Instruction –
Your task is to quote, unchanged, only the lines from the one with "all_pieces = make_all()" through the one with "if empty is", both ends included.

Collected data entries

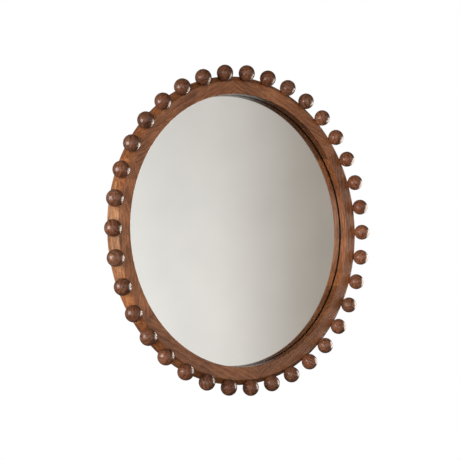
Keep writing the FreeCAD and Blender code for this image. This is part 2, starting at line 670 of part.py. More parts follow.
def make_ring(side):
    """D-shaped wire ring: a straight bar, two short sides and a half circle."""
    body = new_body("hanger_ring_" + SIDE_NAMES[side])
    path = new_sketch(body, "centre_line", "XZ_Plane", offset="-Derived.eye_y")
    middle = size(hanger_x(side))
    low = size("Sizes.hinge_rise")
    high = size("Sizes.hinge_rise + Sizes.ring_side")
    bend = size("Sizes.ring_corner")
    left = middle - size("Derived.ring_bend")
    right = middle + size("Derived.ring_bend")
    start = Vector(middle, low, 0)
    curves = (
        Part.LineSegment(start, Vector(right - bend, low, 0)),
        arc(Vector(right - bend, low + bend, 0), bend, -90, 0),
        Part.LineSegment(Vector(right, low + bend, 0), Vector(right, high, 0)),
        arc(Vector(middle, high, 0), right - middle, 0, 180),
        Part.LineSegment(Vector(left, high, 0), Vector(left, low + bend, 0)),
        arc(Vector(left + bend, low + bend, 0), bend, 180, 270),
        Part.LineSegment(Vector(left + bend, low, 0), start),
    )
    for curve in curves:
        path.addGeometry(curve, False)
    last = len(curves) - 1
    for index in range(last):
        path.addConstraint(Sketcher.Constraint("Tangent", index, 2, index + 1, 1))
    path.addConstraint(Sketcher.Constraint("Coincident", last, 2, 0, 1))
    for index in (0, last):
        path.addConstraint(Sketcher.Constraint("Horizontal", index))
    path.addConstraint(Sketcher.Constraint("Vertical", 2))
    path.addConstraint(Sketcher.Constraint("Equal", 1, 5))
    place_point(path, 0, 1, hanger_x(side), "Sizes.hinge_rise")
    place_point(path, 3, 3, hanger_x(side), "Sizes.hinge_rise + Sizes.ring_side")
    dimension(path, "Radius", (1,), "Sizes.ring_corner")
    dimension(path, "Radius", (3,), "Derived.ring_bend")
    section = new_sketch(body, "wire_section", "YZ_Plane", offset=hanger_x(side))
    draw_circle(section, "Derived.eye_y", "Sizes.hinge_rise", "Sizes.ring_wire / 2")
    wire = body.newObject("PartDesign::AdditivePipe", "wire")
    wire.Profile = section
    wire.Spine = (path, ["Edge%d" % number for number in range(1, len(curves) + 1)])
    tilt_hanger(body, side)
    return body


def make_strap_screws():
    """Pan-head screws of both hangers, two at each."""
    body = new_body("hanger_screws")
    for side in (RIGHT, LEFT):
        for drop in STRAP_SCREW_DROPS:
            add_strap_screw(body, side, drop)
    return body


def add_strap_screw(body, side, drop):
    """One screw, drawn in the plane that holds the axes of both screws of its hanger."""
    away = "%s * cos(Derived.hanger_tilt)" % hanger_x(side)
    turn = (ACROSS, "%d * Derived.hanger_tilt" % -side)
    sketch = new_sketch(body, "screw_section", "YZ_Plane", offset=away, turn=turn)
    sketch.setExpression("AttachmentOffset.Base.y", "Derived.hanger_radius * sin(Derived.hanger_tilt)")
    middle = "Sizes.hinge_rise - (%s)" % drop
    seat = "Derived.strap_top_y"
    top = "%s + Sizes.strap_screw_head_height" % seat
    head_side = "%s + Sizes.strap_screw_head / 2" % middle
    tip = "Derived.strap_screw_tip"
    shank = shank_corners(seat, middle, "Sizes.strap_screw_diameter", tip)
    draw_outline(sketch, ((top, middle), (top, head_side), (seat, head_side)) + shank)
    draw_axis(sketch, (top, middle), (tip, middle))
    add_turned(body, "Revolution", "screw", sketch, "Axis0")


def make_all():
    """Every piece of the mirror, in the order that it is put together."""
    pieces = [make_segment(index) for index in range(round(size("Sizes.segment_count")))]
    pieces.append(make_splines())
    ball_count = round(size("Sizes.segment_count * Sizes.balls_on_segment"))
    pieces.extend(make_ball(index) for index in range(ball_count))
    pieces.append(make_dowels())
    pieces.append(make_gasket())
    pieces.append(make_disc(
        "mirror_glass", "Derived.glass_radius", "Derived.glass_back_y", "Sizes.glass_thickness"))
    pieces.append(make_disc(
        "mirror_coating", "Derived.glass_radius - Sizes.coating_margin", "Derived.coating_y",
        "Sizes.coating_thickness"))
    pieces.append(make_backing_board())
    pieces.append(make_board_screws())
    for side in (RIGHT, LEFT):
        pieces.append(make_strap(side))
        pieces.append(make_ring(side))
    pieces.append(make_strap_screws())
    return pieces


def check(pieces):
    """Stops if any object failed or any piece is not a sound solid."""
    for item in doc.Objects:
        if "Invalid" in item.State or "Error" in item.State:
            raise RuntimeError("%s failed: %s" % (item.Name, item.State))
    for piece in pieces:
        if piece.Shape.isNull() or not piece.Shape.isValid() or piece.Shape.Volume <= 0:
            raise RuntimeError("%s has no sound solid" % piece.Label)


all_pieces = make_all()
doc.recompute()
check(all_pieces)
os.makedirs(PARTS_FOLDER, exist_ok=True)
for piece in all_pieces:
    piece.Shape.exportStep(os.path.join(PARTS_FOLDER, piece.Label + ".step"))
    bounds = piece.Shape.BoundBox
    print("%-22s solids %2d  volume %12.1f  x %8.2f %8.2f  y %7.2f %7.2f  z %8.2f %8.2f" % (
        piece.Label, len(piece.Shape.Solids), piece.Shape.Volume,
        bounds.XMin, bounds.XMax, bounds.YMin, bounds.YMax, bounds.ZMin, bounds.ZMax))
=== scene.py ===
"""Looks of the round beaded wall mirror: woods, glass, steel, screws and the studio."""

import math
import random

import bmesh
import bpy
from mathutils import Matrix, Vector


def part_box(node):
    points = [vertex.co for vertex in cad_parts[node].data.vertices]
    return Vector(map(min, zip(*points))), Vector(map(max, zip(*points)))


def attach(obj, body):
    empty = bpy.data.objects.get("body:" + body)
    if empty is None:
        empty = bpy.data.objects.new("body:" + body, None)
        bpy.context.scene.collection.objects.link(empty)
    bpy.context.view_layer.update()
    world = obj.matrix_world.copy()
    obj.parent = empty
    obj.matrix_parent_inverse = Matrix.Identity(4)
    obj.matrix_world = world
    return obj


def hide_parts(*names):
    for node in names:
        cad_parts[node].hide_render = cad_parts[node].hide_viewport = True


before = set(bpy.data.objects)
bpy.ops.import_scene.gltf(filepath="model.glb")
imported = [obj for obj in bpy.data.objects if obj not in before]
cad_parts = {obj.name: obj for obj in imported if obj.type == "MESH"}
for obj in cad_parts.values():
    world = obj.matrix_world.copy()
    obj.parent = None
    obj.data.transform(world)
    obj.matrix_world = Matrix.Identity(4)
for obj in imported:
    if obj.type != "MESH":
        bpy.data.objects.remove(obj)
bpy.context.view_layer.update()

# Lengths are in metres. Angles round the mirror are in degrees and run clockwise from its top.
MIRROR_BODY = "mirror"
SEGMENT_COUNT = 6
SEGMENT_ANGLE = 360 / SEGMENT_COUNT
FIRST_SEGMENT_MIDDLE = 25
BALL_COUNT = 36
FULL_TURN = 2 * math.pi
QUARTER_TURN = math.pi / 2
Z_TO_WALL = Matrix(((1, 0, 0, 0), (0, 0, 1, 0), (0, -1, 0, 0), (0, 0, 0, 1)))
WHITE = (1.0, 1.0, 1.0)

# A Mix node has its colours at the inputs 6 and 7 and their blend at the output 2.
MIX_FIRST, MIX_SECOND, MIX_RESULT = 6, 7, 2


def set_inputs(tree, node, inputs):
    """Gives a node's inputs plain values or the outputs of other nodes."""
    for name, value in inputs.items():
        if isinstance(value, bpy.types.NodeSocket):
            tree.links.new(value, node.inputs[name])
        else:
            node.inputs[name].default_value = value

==

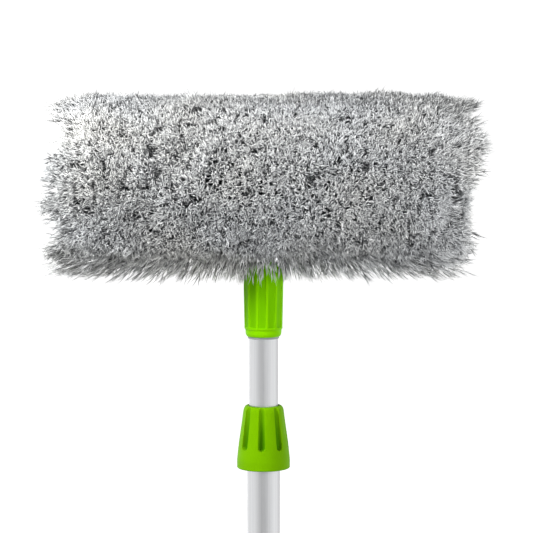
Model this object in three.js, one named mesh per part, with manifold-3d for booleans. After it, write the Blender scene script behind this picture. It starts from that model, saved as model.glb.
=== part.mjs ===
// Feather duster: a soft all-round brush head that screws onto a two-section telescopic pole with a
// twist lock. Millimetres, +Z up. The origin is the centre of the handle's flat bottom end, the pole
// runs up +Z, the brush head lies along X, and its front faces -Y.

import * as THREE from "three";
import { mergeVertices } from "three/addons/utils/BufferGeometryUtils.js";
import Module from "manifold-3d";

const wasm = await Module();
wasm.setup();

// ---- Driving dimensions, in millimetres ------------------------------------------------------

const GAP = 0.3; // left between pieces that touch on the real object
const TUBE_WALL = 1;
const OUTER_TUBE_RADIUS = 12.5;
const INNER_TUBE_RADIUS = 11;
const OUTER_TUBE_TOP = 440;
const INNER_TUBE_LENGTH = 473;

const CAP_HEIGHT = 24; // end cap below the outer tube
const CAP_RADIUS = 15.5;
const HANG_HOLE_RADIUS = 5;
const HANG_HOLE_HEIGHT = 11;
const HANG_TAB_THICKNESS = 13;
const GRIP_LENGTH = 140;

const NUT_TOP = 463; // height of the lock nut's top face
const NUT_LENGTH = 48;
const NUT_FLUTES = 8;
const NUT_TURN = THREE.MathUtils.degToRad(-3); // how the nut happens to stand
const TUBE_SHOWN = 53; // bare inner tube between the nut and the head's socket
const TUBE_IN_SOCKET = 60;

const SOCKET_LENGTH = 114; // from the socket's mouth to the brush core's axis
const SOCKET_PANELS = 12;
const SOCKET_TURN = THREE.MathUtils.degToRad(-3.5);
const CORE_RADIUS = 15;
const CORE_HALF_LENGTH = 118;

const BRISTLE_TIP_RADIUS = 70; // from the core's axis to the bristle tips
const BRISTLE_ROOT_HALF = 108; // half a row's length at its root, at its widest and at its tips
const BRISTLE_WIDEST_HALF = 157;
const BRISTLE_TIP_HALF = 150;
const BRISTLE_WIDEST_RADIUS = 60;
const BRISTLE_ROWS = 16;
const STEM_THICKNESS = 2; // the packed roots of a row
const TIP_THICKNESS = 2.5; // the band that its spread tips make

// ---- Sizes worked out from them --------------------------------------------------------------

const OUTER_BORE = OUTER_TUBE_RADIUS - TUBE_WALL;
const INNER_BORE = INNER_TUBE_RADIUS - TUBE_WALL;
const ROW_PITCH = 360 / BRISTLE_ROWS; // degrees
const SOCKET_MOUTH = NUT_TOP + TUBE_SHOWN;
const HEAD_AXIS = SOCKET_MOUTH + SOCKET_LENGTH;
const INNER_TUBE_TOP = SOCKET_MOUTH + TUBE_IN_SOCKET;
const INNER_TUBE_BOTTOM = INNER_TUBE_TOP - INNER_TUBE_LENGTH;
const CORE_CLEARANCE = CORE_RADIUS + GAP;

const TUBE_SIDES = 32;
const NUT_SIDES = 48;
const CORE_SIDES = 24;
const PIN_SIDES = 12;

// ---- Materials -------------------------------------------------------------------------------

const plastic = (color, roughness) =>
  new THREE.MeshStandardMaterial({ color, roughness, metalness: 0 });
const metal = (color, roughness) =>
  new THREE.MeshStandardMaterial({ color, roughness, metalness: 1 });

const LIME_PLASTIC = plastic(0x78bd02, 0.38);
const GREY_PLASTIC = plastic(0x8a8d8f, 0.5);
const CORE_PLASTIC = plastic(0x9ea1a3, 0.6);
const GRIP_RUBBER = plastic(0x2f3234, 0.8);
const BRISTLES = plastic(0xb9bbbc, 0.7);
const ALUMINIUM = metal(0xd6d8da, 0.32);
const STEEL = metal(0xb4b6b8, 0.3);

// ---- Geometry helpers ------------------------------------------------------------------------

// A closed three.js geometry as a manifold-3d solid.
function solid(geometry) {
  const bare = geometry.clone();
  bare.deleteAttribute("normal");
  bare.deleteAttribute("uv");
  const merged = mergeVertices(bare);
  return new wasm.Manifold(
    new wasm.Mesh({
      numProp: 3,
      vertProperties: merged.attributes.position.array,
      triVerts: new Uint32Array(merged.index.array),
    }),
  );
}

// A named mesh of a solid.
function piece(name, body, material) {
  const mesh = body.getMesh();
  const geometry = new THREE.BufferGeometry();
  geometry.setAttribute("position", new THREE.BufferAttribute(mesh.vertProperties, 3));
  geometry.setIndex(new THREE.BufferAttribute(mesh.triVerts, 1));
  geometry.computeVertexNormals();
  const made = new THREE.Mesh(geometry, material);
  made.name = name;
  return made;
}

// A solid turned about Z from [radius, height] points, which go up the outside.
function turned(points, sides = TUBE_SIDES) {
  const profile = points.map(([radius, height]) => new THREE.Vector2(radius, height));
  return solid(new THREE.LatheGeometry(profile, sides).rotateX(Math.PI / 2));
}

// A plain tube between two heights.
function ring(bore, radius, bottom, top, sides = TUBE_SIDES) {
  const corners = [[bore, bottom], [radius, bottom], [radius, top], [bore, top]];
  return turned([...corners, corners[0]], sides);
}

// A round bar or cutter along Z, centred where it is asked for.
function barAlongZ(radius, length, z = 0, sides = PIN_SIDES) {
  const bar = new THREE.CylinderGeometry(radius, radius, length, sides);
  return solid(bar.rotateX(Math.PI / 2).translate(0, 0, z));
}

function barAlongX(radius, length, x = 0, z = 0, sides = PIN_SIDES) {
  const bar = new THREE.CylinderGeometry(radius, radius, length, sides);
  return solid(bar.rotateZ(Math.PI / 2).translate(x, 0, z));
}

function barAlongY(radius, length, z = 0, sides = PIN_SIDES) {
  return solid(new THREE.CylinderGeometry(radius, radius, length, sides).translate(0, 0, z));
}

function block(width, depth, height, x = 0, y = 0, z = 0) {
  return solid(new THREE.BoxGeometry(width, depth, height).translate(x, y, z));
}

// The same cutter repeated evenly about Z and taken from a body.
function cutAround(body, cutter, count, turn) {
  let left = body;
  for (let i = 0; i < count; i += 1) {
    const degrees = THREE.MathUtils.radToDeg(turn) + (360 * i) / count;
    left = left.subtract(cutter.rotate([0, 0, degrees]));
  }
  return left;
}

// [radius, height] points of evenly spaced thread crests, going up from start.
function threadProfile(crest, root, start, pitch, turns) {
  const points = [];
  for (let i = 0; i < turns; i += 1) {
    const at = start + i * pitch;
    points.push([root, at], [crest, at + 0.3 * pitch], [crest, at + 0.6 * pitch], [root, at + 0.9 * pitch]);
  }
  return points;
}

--

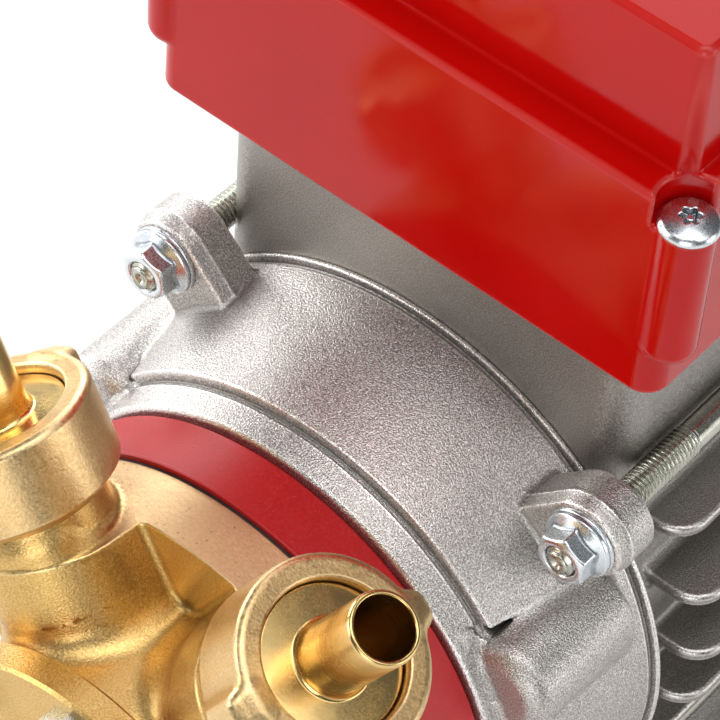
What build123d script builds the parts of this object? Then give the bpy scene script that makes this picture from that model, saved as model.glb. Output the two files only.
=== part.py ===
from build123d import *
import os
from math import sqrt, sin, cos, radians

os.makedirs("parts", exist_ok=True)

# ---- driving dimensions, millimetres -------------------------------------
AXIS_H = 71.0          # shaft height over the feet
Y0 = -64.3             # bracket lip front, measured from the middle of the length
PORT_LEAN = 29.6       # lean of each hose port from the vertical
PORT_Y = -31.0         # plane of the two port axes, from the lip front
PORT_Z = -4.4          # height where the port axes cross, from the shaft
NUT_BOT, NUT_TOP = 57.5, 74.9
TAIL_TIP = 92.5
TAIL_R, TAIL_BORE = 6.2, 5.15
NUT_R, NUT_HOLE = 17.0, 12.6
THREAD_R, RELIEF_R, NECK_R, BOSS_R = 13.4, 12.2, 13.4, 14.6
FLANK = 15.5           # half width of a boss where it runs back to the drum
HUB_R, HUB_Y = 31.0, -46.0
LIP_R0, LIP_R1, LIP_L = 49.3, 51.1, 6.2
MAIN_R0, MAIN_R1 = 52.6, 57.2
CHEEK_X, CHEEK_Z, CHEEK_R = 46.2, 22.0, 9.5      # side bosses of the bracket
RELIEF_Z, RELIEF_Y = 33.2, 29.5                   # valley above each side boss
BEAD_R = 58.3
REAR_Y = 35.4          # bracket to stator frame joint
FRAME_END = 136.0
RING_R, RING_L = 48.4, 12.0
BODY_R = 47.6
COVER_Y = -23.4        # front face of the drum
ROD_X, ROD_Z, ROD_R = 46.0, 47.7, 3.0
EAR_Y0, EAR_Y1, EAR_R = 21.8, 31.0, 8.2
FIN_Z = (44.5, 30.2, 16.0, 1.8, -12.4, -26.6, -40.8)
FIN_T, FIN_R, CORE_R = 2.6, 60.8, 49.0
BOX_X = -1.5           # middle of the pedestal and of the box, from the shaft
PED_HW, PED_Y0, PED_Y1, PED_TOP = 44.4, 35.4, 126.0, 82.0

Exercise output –
all_pieces = make_all()
doc.recompute()
check(all_pieces)
os.makedirs(PARTS_FOLDER, exist_ok=True)
for piece in all_pieces:
    piece.Shape.exportStep(os.path.join(PARTS_FOLDER, piece.Label + ".step"))
    bounds = piece.Shape.BoundBox
    print("%-22s solids %2d  volume %12.1f  x %8.2f %8.2f  y %7.2f %7.2f  z %8.2f %8.2f" % (
        piece.Label, len(piece.Shape.Solids), piece.Shape.Volume,
        bounds.XMin, bounds.XMax, bounds.YMin, bounds.YMax, bounds.ZMin, bounds.ZMax))
=== scene.py ===
"""Looks of the round beaded wall mirror: woods, glass, steel, screws and the studio."""

import math
import random

import bmesh
import bpy
from mathutils import Matrix, Vector


def part_box(node):
    points = [vertex.co for vertex in cad_parts[node].data.vertices]
    return Vector(map(min, zip(*points))), Vector(map(max, zip(*points)))


def attach(obj, body):
    empty = bpy.data.objects.get("body:" + body)
    if empty is None:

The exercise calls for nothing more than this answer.